At first this was overcome by using some conveniently available hall or portico with a straightforward pattern of benches facing the stage, usually with some sort of platform or dais for the most important guests supplemented by risers at right angles to the stage along the long walls of a rectangular room. This arrangement had the advantage that seating could be arranged by status and gender but at the price of poor sight-lines for many even where a shallow stage was used. As stage effects became more elaborate, and required more extensive stage machinery, stages deepened compounding the sight-line issue.
An attempt to move to a more classical model was tried, perhaps unsurprisingly, by Palladini. He reverted to a semi-circle of risers facing the stage though with the ends of the horseshoe turned out parallel to the stage like the letter omega. This didn’t catch on and it’s fair to say that all through the 16th century no really satisfactory solution emerged. Also, it was complicated by a taste for “tourney theatre” where stage action was interleaved with mock combats on an open area in front of the stage.

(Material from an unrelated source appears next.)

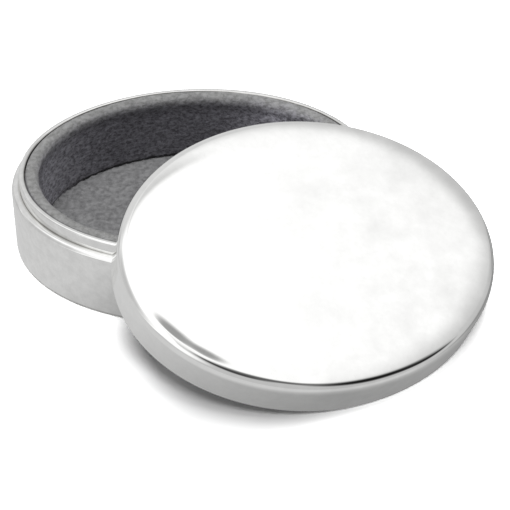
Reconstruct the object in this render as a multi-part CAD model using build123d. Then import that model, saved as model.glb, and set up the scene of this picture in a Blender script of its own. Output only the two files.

There was also a problem with musicians (isn’t there always?). There was no pit and so instrumentalists either had to be in a gallery somewhere or hidden behind scenery. None of this exactly helped co-ordination between singers and the orchestra.
The solution emerged in Venice in the early 17th century when the theatres were reopened after a lengthy closure for moral reasons (the previous ones must have been quite something to get banned in Venice). A combination of practical issues drove the design decisions. The principle one was that theatre, which increasingly meant opera, in Venice was a commercial affair rather than something a prince put on for guests. Thus a means of maximising the “take” had to be manufactured and that was the “box”; an enclosed space of six or so seats that could be rented by the wealthy. Competition for the best boxes was fierce sharply driving up prices to the point where boxes cost ten or more times the cost of the same number of seats on the plateau. To create the maximum number of boxes tiers of them were stacked on top of each other just like, say, La Scala, today. The pit came about largely as a means of protecting the musicians from the often unruly audience. It allowed for a moat between the pit and the plateau and coincidentally provided the obvious coordination benefits.
Another interesting thing that Professor Johnson deals with, largely in passing, was that these early theatres were essentially temporary wooden structures with no external pretensions. They burned down easily or could be demolished and the parts reused. Even the only theatre of the period that has survived; the Teatro Farnese in Pesaro, was little used (maybe seven or eight times between it’s building and 1900). Maybe that’s why it didn’t burn down. The idea of an opera house with a magnificent external appearance comes much later. There were no Sydney Opera Houses or Palau de les Arts Reina Sofias in this period. The Four Seasons Centre might not have seemed out of place though.
Professor Johnson tells the story with considerable thoroughness. Dimensions and seating plans, where known, are given and the changing political context is dealt with well. Illustrations are high quality and generous (almost 200) though there are, perhaps inevitably, major gaps in the record. Where accurate data is missing Professor Johnson makes very reasonable speculations. I’m not sure that 200+ pages of analysis of the couple or three dozen theatres of this period is for every opera lover but it’s hard to imagine anyone doing a more thorough job or managing to be more engaging about often rather dry detail. So, recommended for the curious.
Inventing the Opera House is published by Cambridge University Press.